**DATA SECTION**:
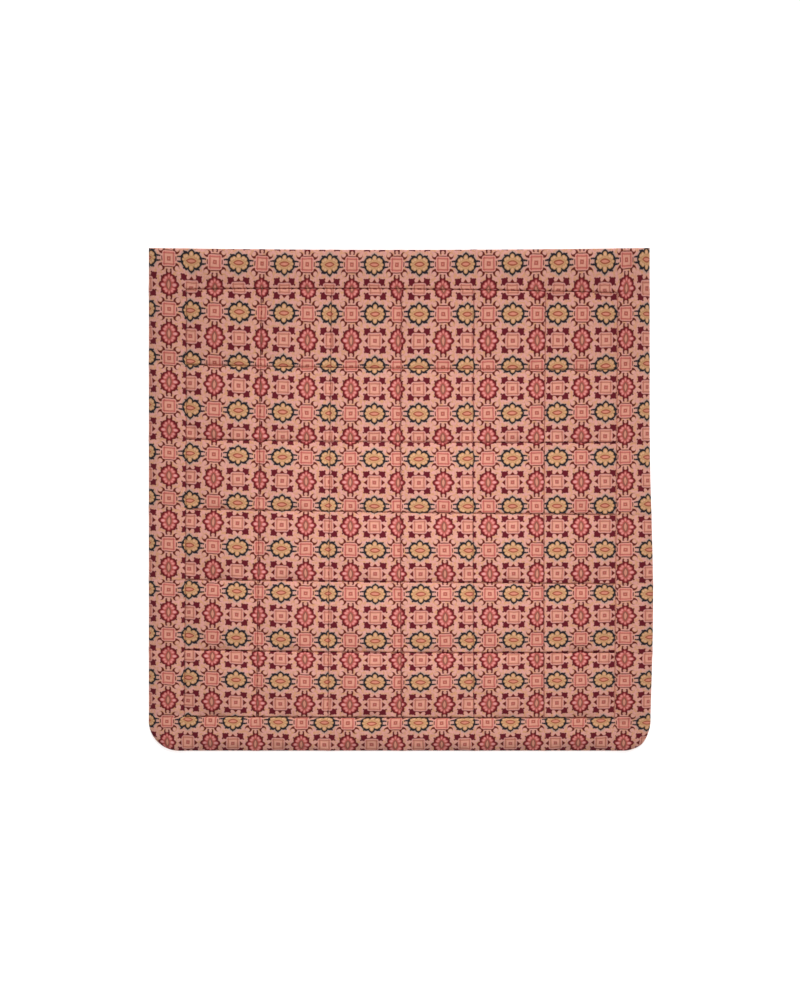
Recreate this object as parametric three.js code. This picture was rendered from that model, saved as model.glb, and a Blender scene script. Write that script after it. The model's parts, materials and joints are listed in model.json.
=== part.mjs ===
// A filled bed quilt of about 2.6 m by 2.6 m, lying flat on its back.
//
// Frame: millimetres, +Z up. The origin is the middle of the outline, at the height of the
// floor. +Y points to the head end, which has square corners. The foot end has round ones.
//
// The quilt is one cloth body: a printed front and a plain back, with filling between them,
// sewn through along a frame of seams and a six by six grid inside it. The filling stands up
// in each cell and in the loose border outside the frame, and the seams draw it down.

import * as THREE from 'three';

// Outline
const HALF_WIDTH = 1308;
const HALF_LENGTH = 1304;
const FOOT_CORNER_RADIUS = 158;
const HEAD_EDGE_DIP = 10; // the head edge is this much lower in its middle
const SIDE_STRAIGHT_INSET = 18; // the right side is this much further in where it doesn't bulge
const SIDE_BULGE_AT = -0.4; // where the right side bulges, as a share of the half length
const SIDE_BULGE_REACH = 0.7; // how far the bulge reaches from there, as a share as well

// Filling
const SEAM_TOP = 12; // height of the front cloth at a seam, and at the sewn edge
const SEAM_UNDER = 8; // height of the back cloth at a seam, so the seam is 4 mm thick
const PUFF = 17; // rise of the front cloth beside a seam
const PUFF_REACH = 30; // width of that rise
const CELL_DOME = 8; // further rise towards the middle of a cell
const BORDER_DOME = 6; // further rise along the middle of the border
const EDGE_ROLL = 62; // width over which the border rolls down to the edge

// Seams that run from the head to the foot, by their place at the head, half way and foot.
const LENGTHWISE_SEAMS = [
  { head: -1113, middle: -1116, foot: -1126 },
  { head: -721, middle: -737, foot: -750 },
  { head: -358, middle: -371, foot: -379 },
  { head: 5, middle: -3, foot: 5 },
  { head: 379, middle: 374, foot: 379 },
  { head: 753, middle: 742, foot: 742 },
  { head: 1124, middle: 1116, foot: 1105 },
];

// Seams that run across, by their place at the left, in the middle and at the right.
const CROSSWISE_SEAMS = [
  { left: -1125, middle: -1132, right: -1134 },
  { left: -776, middle: -795, right: -791 },
  { left: -415, middle: -429, right: -441 },
  { left: -47, middle: -68, right: -82 },
  { left: 316, middle: 297, right: 294 },
  { left: 702, middle: 679, right: 671 },
  { left: 1086, middle: 1091, right: 1064 },
];

// Where the surface is divided within a cell, as shares of the way from seam to seam, and
// within the border, as shares of the way from the sewn edge to the frame.
const CELL_STEPS = { front: [0, 0.035, 0.1, 0.5, 0.9, 0.965], back: [0, 0.1, 0.9] };
const BORDER_STEPS = { front: [0, 0.06, 0.2, 0.5, 0.8, 0.93], back: [0, 0.2, 0.8] };
const BANDS = LENGTHWISE_SEAMS.length + 1;

// A curve through three values, at -1, 0 and 1.
function through(start, middle, end, at) {
  const slope = (end - start) / 2;
  const bow = (end + start) / 2 - middle;
  return middle + slope * at + bow * at * at;
}

function rightSide(along) {
  const fromBulge = Math.min(1, Math.abs(along - SIDE_BULGE_AT) / SIDE_BULGE_REACH);
  return HALF_WIDTH - SIDE_STRAIGHT_INSET * (1 - Math.cos(Math.PI * fromBulge)) / 2;
}

function headEdge(across) {
  return HALF_LENGTH - HEAD_EDGE_DIP * (1 - across * across);
}

// Line 0 is the left side, 1 to 7 are the seams and 8 is the right side.
function lengthwiseLine(index, along) {
  if (index === 0) return -HALF_WIDTH;
  if (index === BANDS) return rightSide(along);
  const seam = LENGTHWISE_SEAMS[index - 1];
  return through(seam.foot, seam.middle, seam.head, along);
}

// Line 0 is the foot edge, 1 to 7 are the seams and 8 is the head edge.
function crosswiseLine(index, across) {
  if (index === 0) return -HALF_LENGTH;
  if (index === BANDS) return headEdge(across);
  const seam = CROSSWISE_SEAMS[index - 1];
  return through(seam.left, seam.middle, seam.right, across);
}

// A place on the quilt in bands: 2.5 is half way between line 2 and line 3.
function between(line, place, at) {
  const band = Math.min(Math.floor(place), BANDS - 1);
  return THREE.MathUtils.lerp(line(band, at), line(band + 1, at), place - band);
}

// The grid's square corner patch is drawn in to a quarter of a disc at the foot corners.
function roundFootCorner(point) {
  const centreX = HALF_WIDTH - FOOT_CORNER_RADIUS;
  const centreY = -HALF_LENGTH + FOOT_CORNER_RADIUS;
  const side = Math.sign(point.x);
  const out = (Math.abs(point.x) - centreX) / FOOT_CORNER_RADIUS;
  const down = (centreY - point.y) / FOOT_CORNER_RADIUS;
  if (out <= 0 || down <= 0) return;
  point.x = side * (centreX + FOOT_CORNER_RADIUS * out * Math.sqrt(1 - down * down / 2));
  point.y = centreY - FOOT_CORNER_RADIUS * down * Math.sqrt(1 - out * out / 2);
}

// Plan position of a place given in bands. The lines bow, so it is found in three rounds.
function planPoint(placeX, placeY) {
  const point = new THREE.Vector2();
  for (let round = 0; round < 3; round += 1) {
    point.x = between(lengthwiseLine, placeX, point.y / HALF_LENGTH);
    point.y = between(crosswiseLine, placeY, point.x / HALF_WIDTH);
  }
  return point;
}

// Rise beside a seam or an edge: a quarter of an ellipse, then level.
function shoulder(distance, reach) {
  const left = 1 - THREE.MathUtils.clamp(distance / reach, 0, 1);
  return Math.sqrt(1 - left * left);
}

function dome(share) {
  return 4 * share * (1 - share);
}

function inCell(place) {
  return place > 1 && place < BANDS - 1;
}

// Distances from a point to the lines on both sides of it, along one axis.
function toLines(line, place, at, position) {
  const band = Math.min(Math.floor(place), BANDS - 1);
  return { below: position - line(band, at), above: line(band + 1, at) - position };
}

// Height of the front cloth at a place given in bands.
function frontHeight(placeX, placeY) {
  const point = planPoint(placeX, placeY);
  const toX = toLines(lengthwiseLine, placeX, point.y / HALF_LENGTH, point.x);
  const toY = toLines(crosswiseLine, placeY, point.x / HALF_WIDTH, point.y);
  if (inCell(placeX) && inCell(placeY)) {
    const sides = shoulder(Math.min(toX.below, toX.above), PUFF_REACH);
    const ends = shoulder(Math.min(toY.below, toY.above), PUFF_REACH);
    return SEAM_TOP + PUFF * sides * ends + CELL_DOME * dome(placeX % 1) * dome(placeY % 1);
  }
  const edgeX = placeX <= 1 ? toX.below : toX.above;
  const edgeY = placeY <= 1 ? toY.below : toY.above;
  const frameX = placeX <= 1 ? toX.above : toX.below;
  const frameY = placeY <= 1 ? toY.above : toY.below;
  const outX = placeX < 1 || placeX > BANDS - 1;
  const outY = placeY < 1 || placeY > BANDS - 1;
  const fromFrame = Math.hypot(outX ? frameX : 0, outY ? frameY : 0);
  const roll = (outX ? shoulder(edgeX, EDGE_ROLL) : 1) * (outY ? shoulder(edgeY, EDGE_ROLL) : 1);
  const crown = Math.max(outX ? dome(placeX % 1) : 0, outY ? dome(placeY % 1) : 0);
  return SEAM_TOP + (PUFF + BORDER_DOME * crown) * roll * shoulder(fromFrame, PUFF_REACH);
}

// The back cloth lies on the floor and lifts to the seams and the sewn edge.
function backHeight(placeX, placeY) {
  const onFrameX = placeX === 1 || placeX === BANDS - 1;
  const onFrameY = placeY === 1 || placeY === BANDS - 1;
  const withinX = placeX >= 1 && placeX <= BANDS - 1;
  const withinY = placeY >= 1 && placeY <= BANDS - 1;
  const onEdge = placeX === 0 || placeX === BANDS || placeY === 0 || placeY === BANDS;
  const onFrame = (onFrameX && withinY) || (onFrameY && withinX);
  const onGrid = withinX && withinY && (Number.isInteger(placeX) || Number.isInteger(placeY));
  return onEdge || onFrame || onGrid ? SEAM_UNDER : 0;
}

// The places of the dividing lines of one face, in bands from 0 to 8.
function dividingPlaces(face) {
  const places = [];
  for (let band = 0; band < BANDS; band += 1) {
    if (band === 0) places.push(...BORDER_STEPS[face]);
    else if (band < BANDS - 1) places.push(...CELL_STEPS[face].map((step) => band + step));
    else places.push(...BORDER_STEPS[face].map((step) => BANDS - step).reverse());
  }
  // The last border's steps run from the frame outwards, so the frame's own line is added.
  places.push(BANDS - 1);
  return [...new Set(places)].sort((a, b) => a - b);
}

// One face's grid of points. Each gets its number in the list of all points.
function addFace(points, places, height) {
  return places.map((placeY) => places.map((placeX) => {
    const point = planPoint(placeX, placeY);
    roundFootCorner(point);
    points.push(point.x, point.y, height(placeX, placeY));
    return points.length / 3 - 1;
  }));
}

// Two triangles for each square of the grid. The diagonal points to the nearest corner, so
// that no triangle is flat where a foot corner is rounded.
function coverFace(triangles, grid, upwards) {
  const last = grid.length - 1;
  for (let row = 0; row < last; row += 1) {
    for (let column = 0; column < last; column += 1) {
      const a = grid[row][column];
      const b = grid[row][column + 1];
      const c = grid[row + 1][column + 1];
      const d = grid[row + 1][column];
      const rising = (row < last / 2) === (column < last / 2);
      const pair = rising ? [[a, b, c], [a, c, d]] : [[a, b, d], [b, c, d]];
      for (const [p, q, r] of pair) triangles.push(...(upwards ? [p, q, r] : [p, r, q]));
    }
  }
}

// The points of one face along its edge, once round, from the foot's left corner.
function rim(grid, places) {
  const last = places.length - 1;
  const walk = [];
  for (let i = 0; i < last; i += 1) walk.push({ at: places[i], id: grid[0][i] });
  for (let i = 0; i < last; i += 1) walk.push({ at: BANDS + places[i], id: grid[i][last] });
  for (let i = last; i > 0; i -= 1) walk.push({ at: 3 * BANDS - places[i], id: grid[last][i] });
  for (let i = last; i > 0; i -= 1) walk.push({ at: 4 * BANDS - places[i], id: grid[i][0] });
  return walk;
}

// The narrow side between the two faces. Every edge point of the back has one of the front
// above it, and the front has more of them in between.
function coverSide(triangles, front, back) {
  const frontAt = (i) => front[i % front.length];
  let upper = 0;
  back.forEach((point, i) => {
    const next = back[(i + 1) % back.length];
    const end = i + 1 < back.length ? next.at : 4 * BANDS;
    while (upper < front.length && front[upper].at < end) {
      triangles.push(point.id, frontAt(upper + 1).id, frontAt(upper).id);
      upper += 1;
    }
    triangles.push(point.id, next.id, frontAt(upper).id);
  });
}

function quiltGeometry() {
  const points = [];
  const triangles = [];
  const frontPlaces = dividingPlaces('front');
  const backPlaces = dividingPlaces('back');
  const front = addFace(points, frontPlaces, frontHeight);
  const back = addFace(points, backPlaces, backHeight);
  coverFace(triangles, front, true);
  coverFace(triangles, back, false);
  coverSide(triangles, rim(front, frontPlaces), rim(back, backPlaces));
  const geometry = new THREE.BufferGeometry();
  geometry.setAttribute('position', new THREE.Float32BufferAttribute(points, 3));
  geometry.setIndex(triangles);
  geometry.computeVertexNormals();
  return geometry;
}

// Cotton print: salmon ground with crimson, navy and cream motifs, seen as one colour.
const printedCotton = new THREE.MeshStandardMaterial({
  color: '#a9655a',
  roughness: 0.9,
  metalness: 0,
});

const quilt = new THREE.Mesh(quiltGeometry(), printedCotton);
quilt.name = 'quilt';

const part = new THREE.Group();
part.add(quilt);

export default part;
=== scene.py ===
# %% [markdown]
# A filled bed quilt lies flat on a pale floor, seen from straight above. It is 2.6 m square.
# The printed front cloth and the plain back cloth are sewn together through the filling,
# along a frame and a six by six grid. The filling lifts the front between the seams.
#
# The frame is the plain solid that the checks used. Everything here is made in its place.

# %% Load the frame
import json
import math

import bpy
import numpy as np
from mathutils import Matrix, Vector, noise

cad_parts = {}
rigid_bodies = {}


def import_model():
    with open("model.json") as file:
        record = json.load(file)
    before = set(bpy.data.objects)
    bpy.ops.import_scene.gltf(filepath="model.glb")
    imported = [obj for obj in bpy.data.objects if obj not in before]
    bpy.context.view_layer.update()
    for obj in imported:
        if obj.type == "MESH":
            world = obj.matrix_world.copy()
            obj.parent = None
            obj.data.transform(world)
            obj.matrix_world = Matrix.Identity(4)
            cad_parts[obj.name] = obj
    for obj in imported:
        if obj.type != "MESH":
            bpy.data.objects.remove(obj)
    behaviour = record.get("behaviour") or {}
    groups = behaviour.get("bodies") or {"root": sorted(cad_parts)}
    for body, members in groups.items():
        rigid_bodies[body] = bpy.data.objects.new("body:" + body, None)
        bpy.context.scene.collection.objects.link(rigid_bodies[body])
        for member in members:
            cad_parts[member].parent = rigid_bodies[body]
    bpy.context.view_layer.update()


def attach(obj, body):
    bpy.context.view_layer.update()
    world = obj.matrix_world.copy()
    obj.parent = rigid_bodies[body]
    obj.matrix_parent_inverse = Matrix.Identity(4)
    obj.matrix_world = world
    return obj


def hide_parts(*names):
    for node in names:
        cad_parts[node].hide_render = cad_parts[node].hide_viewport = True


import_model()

# %% [markdown]
# The camera hangs straight above the quilt, with the head end at the top of the picture. A
# long lens far away shows the outline without the pull of perspective. The picture is 800 by
# 1000 pixels, and the quilt's outline takes 504 of the 800, a little off the middle.

# %% Camera
MM = 0.001
PICTURE_SIZE = (800, 1000)
QUILT_MIDDLE = (401.0, 499.25)  # in the picture, in pixels from its top left corner
PIXEL = 5.19 * MM  # size of a pixel at the quilt
LENS_MM = 110.0
SENSOR_MM = 36.0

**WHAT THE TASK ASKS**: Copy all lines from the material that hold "groups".

**WORKED SOLUTION**:
    groups = behaviour.get("bodies") or {"root": sorted(cad_parts)}
    for body, members in groups.items():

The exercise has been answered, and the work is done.